-- Begin Data block --
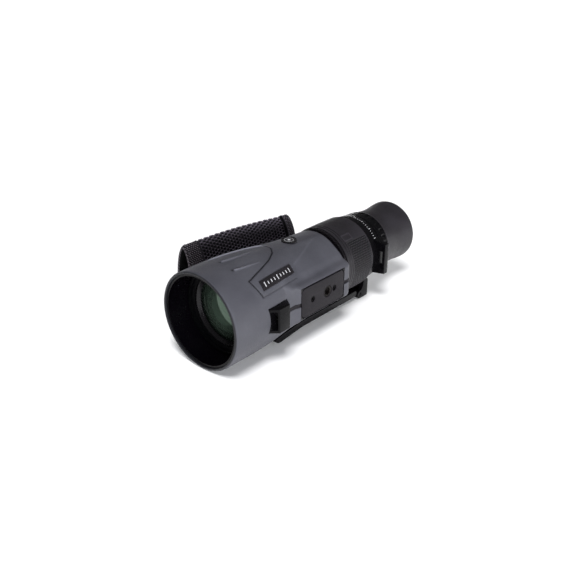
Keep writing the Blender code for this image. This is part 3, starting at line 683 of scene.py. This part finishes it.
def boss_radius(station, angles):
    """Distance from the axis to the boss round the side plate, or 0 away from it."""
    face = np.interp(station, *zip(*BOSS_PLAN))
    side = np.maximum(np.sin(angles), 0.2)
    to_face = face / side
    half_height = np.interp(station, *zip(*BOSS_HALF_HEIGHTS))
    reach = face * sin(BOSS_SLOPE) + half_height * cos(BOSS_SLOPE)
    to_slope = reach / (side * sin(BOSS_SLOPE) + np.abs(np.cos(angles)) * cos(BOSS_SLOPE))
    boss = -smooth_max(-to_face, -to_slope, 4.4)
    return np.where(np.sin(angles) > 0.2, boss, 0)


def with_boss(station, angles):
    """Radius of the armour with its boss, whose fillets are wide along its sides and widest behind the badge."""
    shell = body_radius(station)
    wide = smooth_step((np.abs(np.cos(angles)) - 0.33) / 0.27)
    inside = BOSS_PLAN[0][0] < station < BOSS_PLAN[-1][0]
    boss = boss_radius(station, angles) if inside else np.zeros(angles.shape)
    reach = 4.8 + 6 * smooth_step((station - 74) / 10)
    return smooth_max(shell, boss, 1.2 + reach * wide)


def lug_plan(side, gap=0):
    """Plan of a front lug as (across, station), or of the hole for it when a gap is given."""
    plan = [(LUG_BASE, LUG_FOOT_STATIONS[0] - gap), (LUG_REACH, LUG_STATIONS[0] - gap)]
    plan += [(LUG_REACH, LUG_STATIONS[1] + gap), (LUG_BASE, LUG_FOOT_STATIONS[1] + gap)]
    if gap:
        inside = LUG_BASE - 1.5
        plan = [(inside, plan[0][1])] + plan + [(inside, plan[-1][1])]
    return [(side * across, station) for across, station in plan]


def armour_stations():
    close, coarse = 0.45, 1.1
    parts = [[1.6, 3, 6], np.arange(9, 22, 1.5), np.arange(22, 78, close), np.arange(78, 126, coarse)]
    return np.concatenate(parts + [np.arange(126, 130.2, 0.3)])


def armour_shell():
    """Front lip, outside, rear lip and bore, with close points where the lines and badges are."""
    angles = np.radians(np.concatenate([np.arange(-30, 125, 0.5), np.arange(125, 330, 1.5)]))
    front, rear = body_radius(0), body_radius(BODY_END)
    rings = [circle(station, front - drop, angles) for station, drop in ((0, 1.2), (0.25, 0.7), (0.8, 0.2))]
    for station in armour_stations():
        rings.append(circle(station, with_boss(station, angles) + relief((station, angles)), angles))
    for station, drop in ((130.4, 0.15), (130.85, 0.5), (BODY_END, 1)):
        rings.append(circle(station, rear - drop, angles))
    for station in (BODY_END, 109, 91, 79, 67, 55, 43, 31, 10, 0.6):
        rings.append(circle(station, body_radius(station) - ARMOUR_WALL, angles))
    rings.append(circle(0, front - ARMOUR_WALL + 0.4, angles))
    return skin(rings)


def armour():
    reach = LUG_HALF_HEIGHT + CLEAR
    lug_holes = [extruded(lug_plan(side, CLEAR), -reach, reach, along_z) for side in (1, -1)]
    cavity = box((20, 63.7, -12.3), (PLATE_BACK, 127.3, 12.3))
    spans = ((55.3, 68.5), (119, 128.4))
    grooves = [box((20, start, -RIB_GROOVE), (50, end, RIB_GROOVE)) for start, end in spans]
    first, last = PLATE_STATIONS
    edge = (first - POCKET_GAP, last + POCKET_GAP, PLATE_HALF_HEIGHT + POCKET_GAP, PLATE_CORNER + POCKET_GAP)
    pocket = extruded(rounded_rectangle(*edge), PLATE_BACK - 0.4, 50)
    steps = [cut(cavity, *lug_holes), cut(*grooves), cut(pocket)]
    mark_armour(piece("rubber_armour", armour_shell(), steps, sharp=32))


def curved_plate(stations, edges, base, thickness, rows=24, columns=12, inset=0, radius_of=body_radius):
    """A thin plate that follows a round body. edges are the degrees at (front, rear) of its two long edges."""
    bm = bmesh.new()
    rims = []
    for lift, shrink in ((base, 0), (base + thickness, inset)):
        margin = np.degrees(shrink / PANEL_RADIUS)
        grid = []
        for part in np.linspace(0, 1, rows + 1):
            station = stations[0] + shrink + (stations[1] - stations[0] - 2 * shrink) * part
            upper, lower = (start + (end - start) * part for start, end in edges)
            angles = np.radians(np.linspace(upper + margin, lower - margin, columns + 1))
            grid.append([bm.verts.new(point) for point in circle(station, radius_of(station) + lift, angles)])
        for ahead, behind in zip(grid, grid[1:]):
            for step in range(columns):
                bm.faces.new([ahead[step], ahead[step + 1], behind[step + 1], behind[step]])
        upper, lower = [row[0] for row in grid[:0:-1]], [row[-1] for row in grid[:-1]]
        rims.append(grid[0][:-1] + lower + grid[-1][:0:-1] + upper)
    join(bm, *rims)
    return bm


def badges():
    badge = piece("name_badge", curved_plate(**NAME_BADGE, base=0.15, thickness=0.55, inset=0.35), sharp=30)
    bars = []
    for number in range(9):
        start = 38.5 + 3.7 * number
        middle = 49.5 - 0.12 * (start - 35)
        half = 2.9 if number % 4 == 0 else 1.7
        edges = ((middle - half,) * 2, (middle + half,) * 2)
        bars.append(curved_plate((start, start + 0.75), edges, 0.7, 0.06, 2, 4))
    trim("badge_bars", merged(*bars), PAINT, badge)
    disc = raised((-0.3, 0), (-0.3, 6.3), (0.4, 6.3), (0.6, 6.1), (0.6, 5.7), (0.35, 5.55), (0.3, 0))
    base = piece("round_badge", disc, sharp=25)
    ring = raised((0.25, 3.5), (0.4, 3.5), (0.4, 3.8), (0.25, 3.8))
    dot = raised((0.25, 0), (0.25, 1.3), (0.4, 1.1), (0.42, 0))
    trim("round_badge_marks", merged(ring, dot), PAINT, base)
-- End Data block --
## The problem
Copy out each line exactly as written.

## Task response
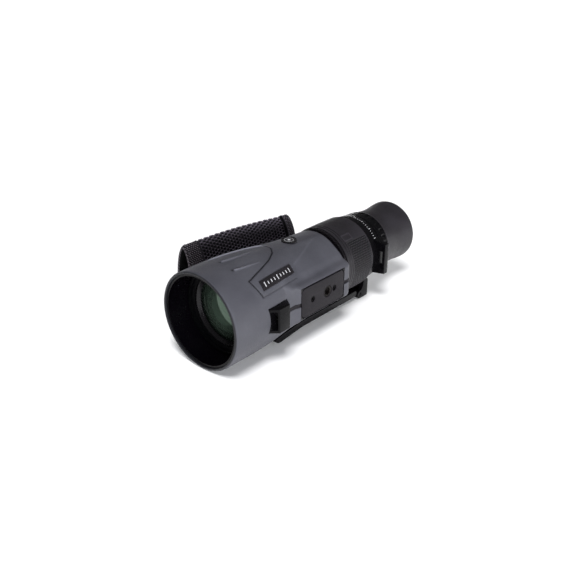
Keep writing the Blender code for this image. This is part 3, starting at line 683 of scene.py. This part finishes it.
def boss_radius(station, angles):
    """Distance from the axis to the boss round the side plate, or 0 away from it."""
    face = np.interp(station, *zip(*BOSS_PLAN))
    side = np.maximum(np.sin(angles), 0.2)
    to_face = face / side
    half_height = np.interp(station, *zip(*BOSS_HALF_HEIGHTS))
    reach = face * sin(BOSS_SLOPE) + half_height * cos(BOSS_SLOPE)
    to_slope = reach / (side * sin(BOSS_SLOPE) + np.abs(np.cos(angles)) * cos(BOSS_SLOPE))
    boss = -smooth_max(-to_face, -to_slope, 4.4)
    return np.where(np.sin(angles) > 0.2, boss, 0)


def with_boss(station, angles):
    """Radius of the armour with its boss, whose fillets are wide along its sides and widest behind the badge."""
    shell = body_radius(station)
    wide = smooth_step((np.abs(np.cos(angles)) - 0.33) / 0.27)
    inside = BOSS_PLAN[0][0] < station < BOSS_PLAN[-1][0]
    boss = boss_radius(station, angles) if inside else np.zeros(angles.shape)
    reach = 4.8 + 6 * smooth_step((station - 74) / 10)
    return smooth_max(shell, boss, 1.2 + reach * wide)


def lug_plan(side, gap=0):
    """Plan of a front lug as (across, station), or of the hole for it when a gap is given."""
    plan = [(LUG_BASE, LUG_FOOT_STATIONS[0] - gap), (LUG_REACH, LUG_STATIONS[0] - gap)]
    plan += [(LUG_REACH, LUG_STATIONS[1] + gap), (LUG_BASE, LUG_FOOT_STATIONS[1] + gap)]
    if gap:
        inside = LUG_BASE - 1.5
        plan = [(inside, plan[0][1])] + plan + [(inside, plan[-1][1])]
    return [(side * across, station) for across, station in plan]


def armour_stations():
    close, coarse = 0.45, 1.1
    parts = [[1.6, 3, 6], np.arange(9, 22, 1.5), np.arange(22, 78, close), np.arange(78, 126, coarse)]
    return np.concatenate(parts + [np.arange(126, 130.2, 0.3)])


def armour_shell():
    """Front lip, outside, rear lip and bore, with close points where the lines and badges are."""
    angles = np.radians(np.concatenate([np.arange(-30, 125, 0.5), np.arange(125, 330, 1.5)]))
    front, rear = body_radius(0), body_radius(BODY_END)
    rings = [circle(station, front - drop, angles) for station, drop in ((0, 1.2), (0.25, 0.7), (0.8, 0.2))]
    for station in armour_stations():
        rings.append(circle(station, with_boss(station, angles) + relief((station, angles)), angles))
    for station, drop in ((130.4, 0.15), (130.85, 0.5), (BODY_END, 1)):
        rings.append(circle(station, rear - drop, angles))
    for station in (BODY_END, 109, 91, 79, 67, 55, 43, 31, 10, 0.6):
        rings.append(circle(station, body_radius(station) - ARMOUR_WALL, angles))
    rings.append(circle(0, front - ARMOUR_WALL + 0.4, angles))
    return skin(rings)


def armour():
    reach = LUG_HALF_HEIGHT + CLEAR
    lug_holes = [extruded(lug_plan(side, CLEAR), -reach, reach, along_z) for side in (1, -1)]
    cavity = box((20, 63.7, -12.3), (PLATE_BACK, 127.3, 12.3))
    spans = ((55.3, 68.5), (119, 128.4))
    grooves = [box((20, start, -RIB_GROOVE), (50, end, RIB_GROOVE)) for start, end in spans]
    first, last = PLATE_STATIONS
    edge = (first - POCKET_GAP, last + POCKET_GAP, PLATE_HALF_HEIGHT + POCKET_GAP, PLATE_CORNER + POCKET_GAP)
    pocket = extruded(rounded_rectangle(*edge), PLATE_BACK - 0.4, 50)
    steps = [cut(cavity, *lug_holes), cut(*grooves), cut(pocket)]
    mark_armour(piece("rubber_armour", armour_shell(), steps, sharp=32))


def curved_plate(stations, edges, base, thickness, rows=24, columns=12, inset=0, radius_of=body_radius):
    """A thin plate that follows a round body. edges are the degrees at (front, rear) of its two long edges."""
    bm = bmesh.new()
    rims = []
    for lift, shrink in ((base, 0), (base + thickness, inset)):
        margin = np.degrees(shrink / PANEL_RADIUS)
        grid = []
        for part in np.linspace(0, 1, rows + 1):
            station = stations[0] + shrink + (stations[1] - stations[0] - 2 * shrink) * part
            upper, lower = (start + (end - start) * part for start, end in edges)
            angles = np.radians(np.linspace(upper + margin, lower - margin, columns + 1))
            grid.append([bm.verts.new(point) for point in circle(station, radius_of(station) + lift, angles)])
        for ahead, behind in zip(grid, grid[1:]):
            for step in range(columns):
                bm.faces.new([ahead[step], ahead[step + 1], behind[step + 1], behind[step]])
        upper, lower = [row[0] for row in grid[:0:-1]], [row[-1] for row in grid[:-1]]
        rims.append(grid[0][:-1] + lower + grid[-1][:0:-1] + upper)
    join(bm, *rims)
    return bm


def badges():
    badge = piece("name_badge", curved_plate(**NAME_BADGE, base=0.15, thickness=0.55, inset=0.35), sharp=30)
    bars = []
    for number in range(9):
        start = 38.5 + 3.7 * number
        middle = 49.5 - 0.12 * (start - 35)
        half = 2.9 if number % 4 == 0 else 1.7
        edges = ((middle - half,) * 2, (middle + half,) * 2)
        bars.append(curved_plate((start, start + 0.75), edges, 0.7, 0.06, 2, 4))
    trim("badge_bars", merged(*bars), PAINT, badge)
    disc = raised((-0.3, 0), (-0.3, 6.3), (0.4, 6.3), (0.6, 6.1), (0.6, 5.7), (0.35, 5.55), (0.3, 0))
    base = piece("round_badge", disc, sharp=25)
    ring = raised((0.25, 3.5), (0.4, 3.5), (0.4, 3.8), (0.25, 3.8))
    dot = raised((0.25, 0), (0.25, 1.3), (0.4, 1.1), (0.42, 0))
    trim("round_badge_marks", merged(ring, dot), PAINT, base)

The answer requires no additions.